CourtTexas Supreme Court
OPINION TEXT STARTS HERE

The Act of 1846, Sec. 86, p. 386 (Hart. Dig., Art. 741), which dispenses with the proof of the execution of instruments on which the action is founded, in whole or in part, does not dispense with the production and introduction of the instruments in evidence.

Where the defendant pleaded that the notes sued on were barred, and that he was not indebted, and a general denial, it was held, that under the pleadings the plaintiff was bound to prove his cause of action.
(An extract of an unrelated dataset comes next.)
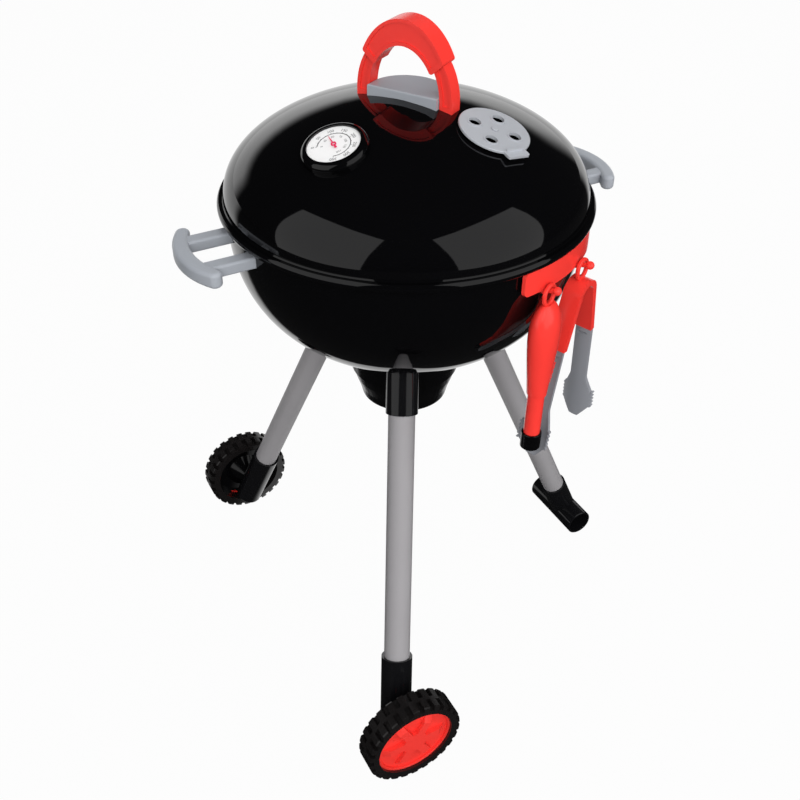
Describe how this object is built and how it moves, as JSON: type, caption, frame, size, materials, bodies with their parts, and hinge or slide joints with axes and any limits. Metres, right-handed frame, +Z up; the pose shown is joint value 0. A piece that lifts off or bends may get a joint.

We have repeatedly decided that a judgment must be presumed to be right, until shown to be wrong; that although an instruction, or charge, of the Court may be erroneous, it must be shown to have operated some actual or possible injury to the appellant; and that this can only be done by showing that on the facts proved, he was entitled to a judgment in his favor; and that when the facts, as proved, are not embodied in the transcript, the case stands here as if either no evidence had been adduced, or only such as had authorized the verdict; and that when facts to sustain the issue, are not shown to have been proven, the instructions given or refused must be regarded as abstract propositions, and as such not authorizing a reversal of the judgment, where such judgment was in fact the only one, from the evidence, or rather the want of evidence, which could have been rendered. (Note 89.)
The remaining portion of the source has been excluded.